Take the new yogurt-goggle ad with John Stamos. The schtick is that this Greek yogurt brand will make the man in your life look like John Stamos. Two regular dudes walk in the back door, and the women are delighted when instead they turn into John Stamos. (Confusingly, just one John Stamos – don’t expect magical realism here.) Another regular dude comes in the back door, and the women start spooning faster so he will also disappear into the Stamos-sphere. Now, women still make woefully less than men for working the same job. Women make up an infinitesimal number of national leaders, CEO’s, etc, etc. So the ad isn’t sexist, per se – but it is crappy. Making men feel self-conscious about their hairy backs and expanding guts, encouraging them to look in the mirror and wonder if their beloveds wish they looked like John Stamos, is a stupid way to make things better between the sexes.
It would be fun to try to sort out how this is different than Michelle Shocked’s video for “On the Greener Side.” In response to Robert Palmer’s inane 1985 video for “Addicted to Love,” Shocked dances around amidst preening, buff, identically dressed men. The rhetorical effect is to make the whole enterprise of sexy videos seem silly. I think that this story, on TV and the London Olympics, is similar: seeing a bunch of male bahookeys and crotches helps show how ridiculous it is for photographers to take such photos of women.
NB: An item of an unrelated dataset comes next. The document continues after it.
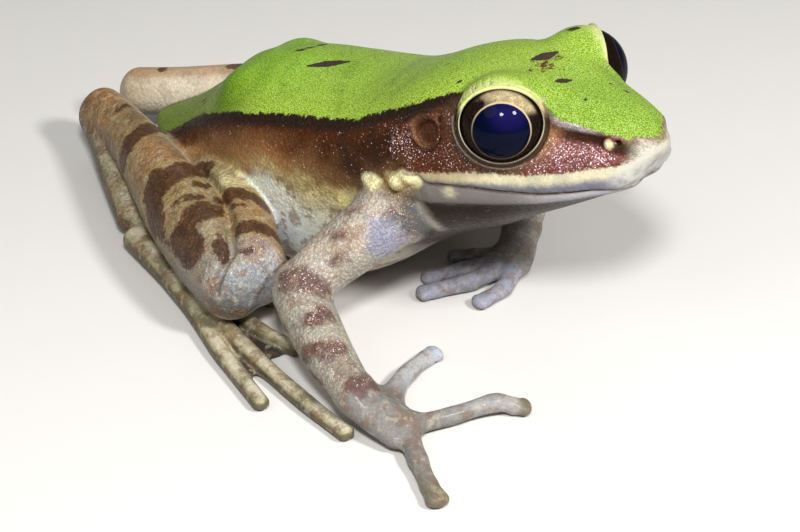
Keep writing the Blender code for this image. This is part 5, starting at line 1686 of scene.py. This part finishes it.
def make_eye(name, side, radius):
    """Make one eyeball: a ball with a raised cornea, a groove round it, and the iris's own flat places."""
    bpy.ops.object.select_all(action="DESELECT")
    bpy.ops.mesh.primitive_uv_sphere_add(segments=96, ring_count=64, radius=radius, location=(0, 0, 0))
    eye = bpy.context.object
    eye.name = f"eyeball_{name}"
    points = points_of(eye.data)
    in_front = points[:, 2] > 0
    flat = np.hypot(points[:, 0], points[:, 1]) / MM
    cornea = np.where(in_front, np.exp(-((flat / CORNEA_REACH) ** 4)), 0)
    groove = np.where(in_front, np.exp(-(((flat - GROOVE_PLACE) / GROOVE_HALF) ** 2)), 0)
    points *= (1 + CORNEA_RISE * cornea - GROOVE_DEPTH * groove)[:, None]

    turn = Vector(EYE_AXIS * (side, 1, 1)).to_track_quat("Z", "Y").to_matrix()
    up = turn.inverted() @ Vector((0, 0, 1))
    up = np.array((up.x, up.y)) / math.hypot(up.x, up.y)
    # The third number is 1 on the near eye and 0 on the far eye, whose iris is painted darker as painted shade.
    iris = np.column_stack([
        side * (points[:, 0] * up[1] - points[:, 1] * up[0]) / MM,
        (points[:, 0] * up[0] + points[:, 1] * up[1]) / MM,
        np.full(len(points), 0.0 if side > 0 else 1.0),
    ])
    layer = eye.data.attributes.new("iris", "FLOAT_VECTOR", "POINT")
    layer.data.foreach_set("vector", iris.astype(np.float32).ravel())
    centre = origin() + Vector(EYE_CENTRE * (side, 1, 1)) * MM
    set_points(eye.data, points @ np.array(turn).T + np.array(centre))
    choose(eye)
    bpy.ops.object.shade_smooth()
    return eye


class FROG_OT_eyes(bpy.types.Operator):
    """Make the two eyes"""

    bl_idname = "frog.eyes"
    bl_label = "Eyes"

    def execute(self, context):
        finish = EyeFinish(palette_of(context)).finish()
        for name, side in (("left", 1), ("right", -1)):
            eye = make_eye(name, side, context.scene.frog_sizes.eye_radius)
            eye.data.materials.append(finish)
            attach(eye, "root")
            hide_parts(f"eye_{name}")
        return {"FINISHED"}


# Where the camera stands, in millimetres from the working origin, and its turn and rise in degrees.
CAMERA_PLACE, CAMERA_TURN, CAMERA_RISE, CAMERA_LENS = (-203.5, -147.7, 170.8), -50, 33, 104.6
# Large soft lamps: name, place from the working origin in metres, size and power.
LAMPS = (("key", (-0.38, 0.06, 0.44), 0.34, 0.5), ("back", (0.30, 0.34, 0.36), 0.40, 0.3))
# The two flashes: name and where each shows on the near eye, to the side and up, as parts of its radius.
FLASHES = (("flash_a", 0.0, 0.15), ("flash_b", 0.295, 0.195))
FLASH_AWAY, FLASH_SIZE, FLASH_POWER = 330.0, 0.054, 1.15
SKY_COLOUR, SKY_STRENGTH = (0.92, 0.96, 1.0, 1.0), 0.16


def make_camera(place):
    """Make the camera at the photograph's viewing angle."""
    turn, rise = math.radians(CAMERA_TURN), math.radians(CAMERA_RISE)
    back = Vector((math.sin(turn) * math.cos(rise), -math.cos(turn) * math.cos(rise), math.sin(rise)))
    camera = bpy.data.objects.new("camera", bpy.data.cameras.new("camera"))
    camera.location = place + Vector(CAMERA_PLACE) * MM
    camera.rotation_euler = back.to_track_quat("Z", "Y").to_euler()
    camera.data.sensor_width = 36.0
    camera.data.lens = CAMERA_LENS
    camera.data.clip_start = 0.01
    bpy.context.scene.collection.objects.link(camera)
    bpy.context.scene.camera = camera


def make_lamp(name, place, offset, size, power, aim=(0.0, 0.01, 0.02)):
    """Make a round soft lamp that shines on a place, both measured from the working origin."""
    data = bpy.data.lights.new(name, "AREA")
    data.shape = "DISK"
    data.size = size
    data.energy = power
    lamp = bpy.data.objects.new(name, data)
    lamp.location = place + Vector(offset)
    lamp.rotation_euler = (lamp.location - place - Vector(aim)).to_track_quat("Z", "Y").to_euler()
    bpy.context.scene.collection.objects.link(lamp)


def make_flashes(place):
    """Make two small lamps that show on the near eye where the photograph has its two bright points."""
    eye = EYE_CENTRE * (-1, 1, 1)
    view = CAMERA_PLACE - eye
    view /= np.linalg.norm(view)
    right = np.cross((0, 0, 1), view)
    right /= np.linalg.norm(right)
    above = np.cross(view, right)
    aim = eye * MM + np.array((0, 0.015, -0.01))
    for name, x, y in FLASHES:
        normal = view * math.sqrt(1 - x * x - y * y) + right * x + above * y
        toward = 2 * (normal @ view) * normal - view
        make_lamp(name, place, (eye + toward * FLASH_AWAY) * MM, FLASH_SIZE, FLASH_POWER, aim)


class FROG_OT_stage(bpy.types.Operator):
    """Make the floor, the lights and the camera"""

    bl_idname = "frog.stage"
    bl_label = "Stage"

    def execute(self, context):
        scene = context.scene
        bpy.ops.object.select_all(action="DESELECT")
        bpy.ops.mesh.primitive_plane_add(size=4.0, location=(0, 0, 0))
        floor = context.object
        floor.name = "floor"
        floor.data.materials.append(floor_finish(palette_of(context)))

        place = origin()
        make_camera(place)
        make_flashes(place)
        for name, offset, size, power in LAMPS:
            make_lamp(name, place, offset, size, power)
        world = bpy.data.worlds.new("studio")
        world.use_nodes = True
        background = world.node_tree.nodes["Background"]
        background.inputs["Color"].default_value = SKY_COLOUR
        background.inputs["Strength"].default_value = SKY_STRENGTH
        scene.world = world
        scene.view_settings.view_transform = "Standard"
        return {"FINISHED"}


class FROG_PT_panel(bpy.types.Panel):
    """Lists the frog's pieces"""

    bl_idname = "FROG_PT_panel"
    bl_label = "Large odorous frog"
    bl_space_type = "VIEW_3D"
    bl_region_type = "UI"
    bl_category = "Frog"

    def draw(self, context):
        for name in FrogSizes.__annotations__:
            self.layout.prop(context.scene.frog_sizes, name)
        for name in FrogColours.__annotations__:
            self.layout.prop(context.scene.frog_colours, name)
        for operator in (FROG_OT_skin, FROG_OT_eyes, FROG_OT_stage):
            self.layout.operator(operator.bl_idname)


CLASSES = (FrogSizes, FrogColours, FROG_OT_skin, FROG_OT_eyes, FROG_OT_stage, FROG_PT_panel)


def register():
    """Register the classes and their settings."""
    for item in CLASSES:
        bpy.utils.register_class(item)
    bpy.types.Scene.frog_sizes = PointerProperty(type=FrogSizes)
    bpy.types.Scene.frog_colours = PointerProperty(type=FrogColours)


def unregister():
    """Take the classes and their settings out again."""
    del bpy.types.Scene.frog_sizes
    del bpy.types.Scene.frog_colours
    for item in reversed(CLASSES):
        bpy.utils.unregister_class(item)


def main():
    """Build the frog and its stage."""
    register()
    bpy.ops.frog.skin()
    bpy.ops.frog.eyes()
    bpy.ops.frog.stage()


if __name__ == "__main__":
    main()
I have been trying to screw up what I first thought was courage to go see the movie Magic Mike. I wanted to write a blog post contrasting it with The Full Monty, a movie I remember loving when it came out. But, from everything I hear about Magic Mike, I don’t really need those images swirling around in my brain. According to Fox, it is “the best girls’ night out ever,” and I have heard from many girlfriends that they enjoyed it thoroughly. But I blush while watching “She’s the Man” (with the same lead actor) and – much more importantly – it seems more akin to the stupid Stamos ad than the whimsical Michelle Shocked video. It does nothing more than equalize the body-image mess that we should throw out altogether, making men into objects for women to ogle, and – please note – putting underemployed men (in at least one scene from the trailer) in military uniforms. To yelp in desire for aesthetically normative men who, due to the second great depression, have to shake their booties for tips seems at least unpleasant to me. I think it may also be just plain wrong.
Now, don’t get it twisted (a phrase I just learned), I want men to be able to dance around naked in their yards whenever they darned well please. (I guess, although I need to think that one through more . . . But you get the idea.) And I think that this may be the sort of anti-repression impulse that has some of my church girlfriends delighted with the movie. That, and the fact that women are not supposed to want men, regardless of our middle-aged hormone surges and such. It may seem like progress for us to be offered up muscles and a cute smirk on the big screen, but I don’t want my godson to grow up self-conscious about how girls – and then women – look at his physique. I want for him what I want for my girls: to grow up un-self-conscious, free, and with a fierce look-out for his own inherent worth as a beautiful child of God. I don’t want to extend the cruelty of the Hollywood sexy-myth. I want to tear it all down, smash it up, remix it with cookie dough and create something totally different!
So, I won’t be watching Magic Mike. But I will keep cheering for Pussy Riot, and for women everywhere who, in our often confused and sometimes offensive ways, try to live and to create life-giving stuff in the midst of tyrannies large and small – gendered or nationalistic or both. That is the kind of hooliganism I pray for.